2. Write playful rules
Ideo's primary brainstorming rules are simple: "Defer judgment" and "One conversation at a time." The firm believes in its rules so strongly that they're stenciled in eight-inch letters on conference-room walls. "If I'm the facilitator and somebody starts a critique or people start talking, I can enforce the rules without making it feel personal," Kelley says. Other rules include, "Go for quantity," "Be visual," and "Encourage wild ideas."

3. Build and jump
Most brainstorming sessions follow a power curve: they start out slowly, build to a crescendo, and then start to plateau.

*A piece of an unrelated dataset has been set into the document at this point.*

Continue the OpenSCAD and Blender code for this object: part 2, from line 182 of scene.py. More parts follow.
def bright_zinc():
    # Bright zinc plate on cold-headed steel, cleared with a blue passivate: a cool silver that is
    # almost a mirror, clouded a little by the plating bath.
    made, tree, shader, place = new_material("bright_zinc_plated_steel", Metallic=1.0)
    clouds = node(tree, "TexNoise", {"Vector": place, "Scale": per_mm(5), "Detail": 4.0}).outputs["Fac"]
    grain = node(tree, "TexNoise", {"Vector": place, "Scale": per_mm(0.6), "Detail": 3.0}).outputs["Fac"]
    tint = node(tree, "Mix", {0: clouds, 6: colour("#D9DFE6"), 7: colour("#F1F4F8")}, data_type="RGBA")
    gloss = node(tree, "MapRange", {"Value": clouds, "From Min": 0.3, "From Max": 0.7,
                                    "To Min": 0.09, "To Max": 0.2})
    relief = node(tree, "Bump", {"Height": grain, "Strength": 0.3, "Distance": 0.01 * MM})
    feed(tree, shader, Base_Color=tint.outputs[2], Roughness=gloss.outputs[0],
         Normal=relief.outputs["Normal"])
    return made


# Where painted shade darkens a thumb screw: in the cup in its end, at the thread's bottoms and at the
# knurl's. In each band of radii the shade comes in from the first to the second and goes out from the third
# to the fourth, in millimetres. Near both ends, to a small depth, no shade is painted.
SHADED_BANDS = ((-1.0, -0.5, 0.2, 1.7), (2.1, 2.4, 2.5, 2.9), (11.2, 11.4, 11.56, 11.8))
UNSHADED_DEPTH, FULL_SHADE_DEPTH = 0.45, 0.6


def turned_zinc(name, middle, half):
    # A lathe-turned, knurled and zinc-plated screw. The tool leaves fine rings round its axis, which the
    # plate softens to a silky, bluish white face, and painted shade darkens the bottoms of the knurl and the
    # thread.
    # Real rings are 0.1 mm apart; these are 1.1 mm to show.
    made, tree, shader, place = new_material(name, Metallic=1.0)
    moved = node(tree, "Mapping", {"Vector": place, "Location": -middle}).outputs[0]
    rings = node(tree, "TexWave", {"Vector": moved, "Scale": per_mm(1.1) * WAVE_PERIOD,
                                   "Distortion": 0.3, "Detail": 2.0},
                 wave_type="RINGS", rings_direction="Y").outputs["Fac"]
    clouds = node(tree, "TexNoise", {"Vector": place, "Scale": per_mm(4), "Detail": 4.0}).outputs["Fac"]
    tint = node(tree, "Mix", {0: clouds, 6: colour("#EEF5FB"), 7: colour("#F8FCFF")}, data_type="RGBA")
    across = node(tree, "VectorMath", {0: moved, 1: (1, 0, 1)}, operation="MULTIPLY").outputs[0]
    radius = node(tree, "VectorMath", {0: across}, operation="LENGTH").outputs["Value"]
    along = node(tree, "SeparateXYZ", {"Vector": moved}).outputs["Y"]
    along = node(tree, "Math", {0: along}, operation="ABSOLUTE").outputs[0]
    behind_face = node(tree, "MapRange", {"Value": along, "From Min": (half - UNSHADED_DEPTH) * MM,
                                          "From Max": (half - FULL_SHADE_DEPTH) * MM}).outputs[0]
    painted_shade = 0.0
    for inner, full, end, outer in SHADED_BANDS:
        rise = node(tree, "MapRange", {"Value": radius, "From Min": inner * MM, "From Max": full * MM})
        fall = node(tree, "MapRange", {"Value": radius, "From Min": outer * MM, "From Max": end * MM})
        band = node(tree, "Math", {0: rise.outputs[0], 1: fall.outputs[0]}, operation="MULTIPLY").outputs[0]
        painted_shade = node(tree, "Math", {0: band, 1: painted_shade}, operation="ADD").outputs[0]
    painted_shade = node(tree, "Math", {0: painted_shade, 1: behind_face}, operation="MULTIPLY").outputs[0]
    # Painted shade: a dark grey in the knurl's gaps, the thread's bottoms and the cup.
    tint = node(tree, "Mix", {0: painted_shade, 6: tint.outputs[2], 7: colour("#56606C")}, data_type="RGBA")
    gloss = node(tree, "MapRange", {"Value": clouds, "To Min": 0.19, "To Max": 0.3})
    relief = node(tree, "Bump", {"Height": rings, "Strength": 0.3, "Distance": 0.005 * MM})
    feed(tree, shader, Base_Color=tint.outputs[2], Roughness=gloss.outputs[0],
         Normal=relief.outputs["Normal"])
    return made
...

The best facilitators nurture the conversation in its early stages, step out of the way as the ideas start to flow, and then jump in again when energy starts to peter out.

4. Get physical
At Ideo, brainstorming sessions are often occasions for show-and-tell. Participants bring examples of competitors' products, objects that relate to the problem, or elegant solutions from other fields as springboards for ideas. Ideo also keeps materials on hand—blocks, foam core, tubing—to build crude models of a concept.